Now he's up to amass political power, after being pardoned by the government of president Ashraf Ghani. His outfit, Hezb-i-Islami, is a spent military force for years now. Politically it's another story. With the deal, Hezb militants will now be able to run for office.
It was a hard nut to crack. Hekmatyar has always refused to sign any deal as long as US/NATO troops de facto occupy Afghanistan. The final deal establishes Hezb and US/NATO agree to disagree -- as long as Hekmatyar refuses to support terrorism. And Ghani's people have to do the paperwork to remove Hezb-i-Islami from the UN's list of terrorist organizations.
Whether incorporating Hezb into the fragile government in Kabul will intimidate the Taliban remains an open question.
CIA rat line in effect
Afghanistan for all practical purposes continues to be occupied by foreigners; in this aspect Hekmatyar's logic happens to mirror the Taliban's logic -- even though the successors of Mullah Omar won't be admitted to the power table in Kabul.

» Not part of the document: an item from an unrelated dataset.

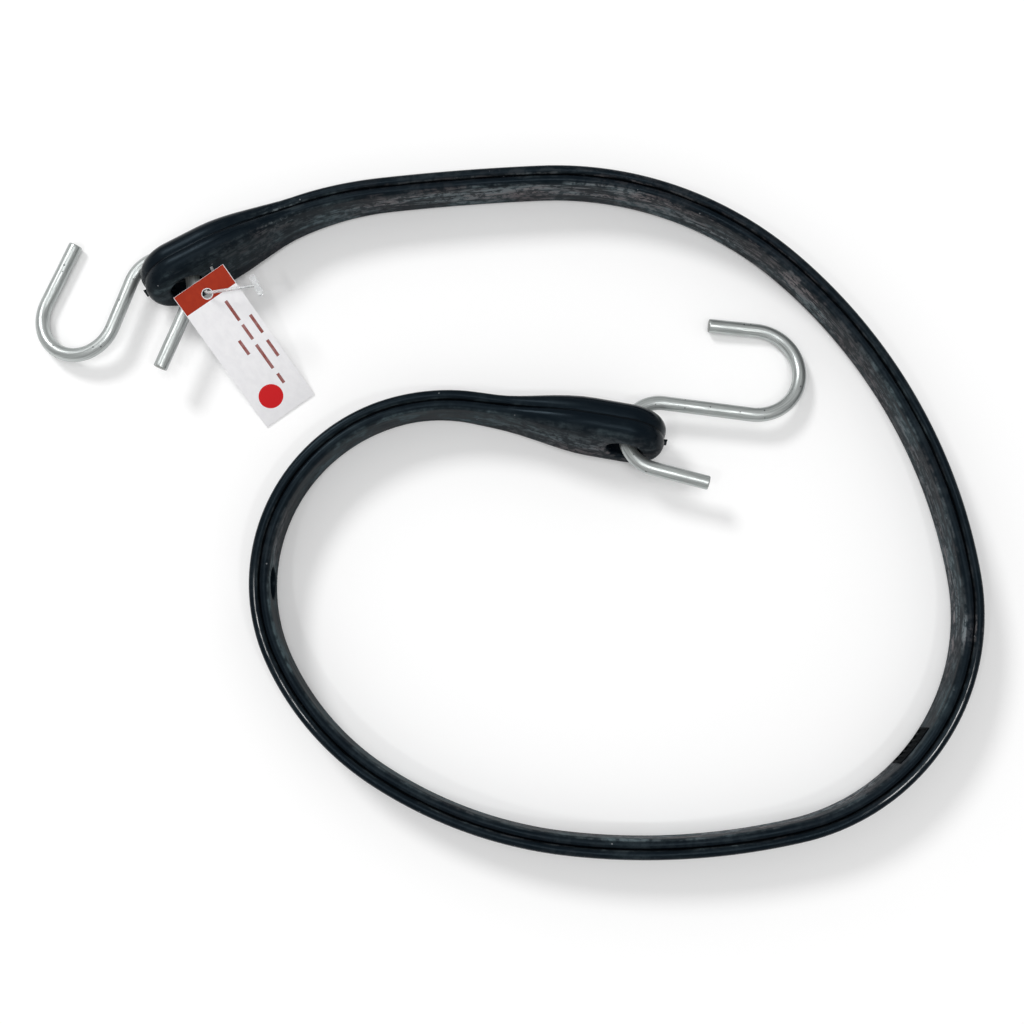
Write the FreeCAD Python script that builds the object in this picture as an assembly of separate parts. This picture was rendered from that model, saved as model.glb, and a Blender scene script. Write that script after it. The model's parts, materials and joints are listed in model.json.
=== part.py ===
import FreeCAD, Part
import math
import os

V = FreeCAD.Vector
UP = V(0, 0, 1)

# Strap section in millimetres. The strap stands on its edge, so its width is upright.
strap_thickness = 6.2
strap_width = 19.0
lobe_radius = 1.6
groove_depth = 1.1

# Eye at each end: thicker and wider, with a fine parting line in place of the groove.
eye_thickness = 12.4
eye_width = 24.0
eye_lobe_radius = 4.2
parting_depth = 0.35
hook_hole_radius = 5.35
hole_rim_radius = 1.2
eye_root = 23.0
taper_length = 30.0
eye_lean = 12.0
lean_length = 60.0
blend_sections = 11

# Flash left by the mould at the tip of each eye, on the parting line.
flash_thickness = 0.8
flash_height = 3.2
flash_reach = 0.8
flash_root = 1.6
flash_drop = 2.0

# Route of the strap as it lies, from the tip of the left eye, clockwise as seen from above.
start_x = -114.0
start_y = 68.5
start_heading = 27.8
left_straight = 42.0
left_bend_radius = 104.0
left_bend_sweep = 21.5
top_radius = 700.0
top_sweep = 4.0
upper_right_radius = 109.0
upper_right_sweep = 44.0
right_side_radius = 161.0
right_side_sweep = 40.0
lower_right_radius = 68.0
lower_right_sweep = 85.5
base_radius = 209.0
base_sweep = 19.0
lower_left_radius = 132.0
lower_left_sweep = 26.5
left_side_radius = 85.0
left_side_sweep = 31.5
inner_bend_radius = 55.0
inner_bend_sweep = 126.0
right_straight = 59.7

# Adjusting hole through the strap, measured from the tip of the right eye.
adjusting_hole_radius = 5.35
adjusting_hole_from_tip = 156.0

# Ribbed pad moulded on the inner face, measured from the tip of the left eye.
pad_from_tip = 383.0
pad_length = 14.5
pad_height = 11.0
pad_rise = 0.4
pad_rib_width = 0.9
pad_ribs = 7

# Wire S-hooks: a small bend through the eye and a large open bend. The seat gap is how far the small
# bend sits past the axis of the hole; yaw and seat turn are how far the hook and its bend stand round
# from the eye, and the slide is how far the hook has moved along the hole.
wire_radius = 2.2
cut_edge_radius = 0.4
small_bend_radius = 11.0
right_spread = 7.8
right_small_leg = 17.7
right_shared_leg = 27.3
right_big_radius = 14.3
right_big_sweep = 181.5
right_open_leg = 15.1
right_yaw = 3.6
right_seat_gap = 0.6
right_seat_turn = 0.0
right_slide = 0.5
left_spread = -2.0
left_small_leg = 22.9
left_shared_leg = 15.7
left_big_radius = 12.7
left_big_sweep = 183.9
left_open_leg = 20.8
left_yaw = 40.8
left_seat_gap = 2.5
left_seat_turn = 25.9
left_slide = 0.2

# Card hang tag, set out from the tip of the left eye: its punched hole, then its slope to the floor.
tag_width = 18.2
tag_length = 50.0
card_thickness = 0.4
punch_radius = 1.55
punch_setback = 4.7
tag_along = 16.9
tag_off = 13.4
tag_hole_height = 22.5
tag_turn = 82.4

# Clear plastic fastener that pierces the left eye and carries the tag.
filament_radius = 0.45
pierce_clearance = 0.05
pierce_from_tip = 21.5
pierce_above_centre = 4.5
anchor_bar_length = 9.0
anchor_bar_radius = 0.6
filament_straight = 3.0
filament_lift = 2.4
filament_bearing = 0.3
filament_bend_share = 0.45
paddle_length = 7.0
paddle_width = 1.8
paddle_thickness = 0.9
paddle_along = 31.4
paddle_off = 18.3
paddle_height = 23.0
paddle_turn = 90.0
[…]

A Western covert intel operative with knowledge of how Afghanistan was handled at the highest levels in Washington lays down the case:
Osama bin Laden was a failed CIA asset that was used as a pretext to invade Afghanistan to restart the heroin trade, which is a trillion-dollar business. Mullah Omar was our ally against the Soviets, and a most honorable man, who shut down all the heroin plantations in Afghanistan after the Taliban took over as they considered the over 300,000 dead who died from heroin overdoses per year immoral. We turned on him and betrayed him. Osama was a guest of Mullah Omar, and he merely asked for evidence of Osama's involvement in 9/11. Since there was none, as he was not involved, none could be furnished. Bush II ridiculed on television even the thought that he would be required to give evidence to a bow and arrow Mullah Omar.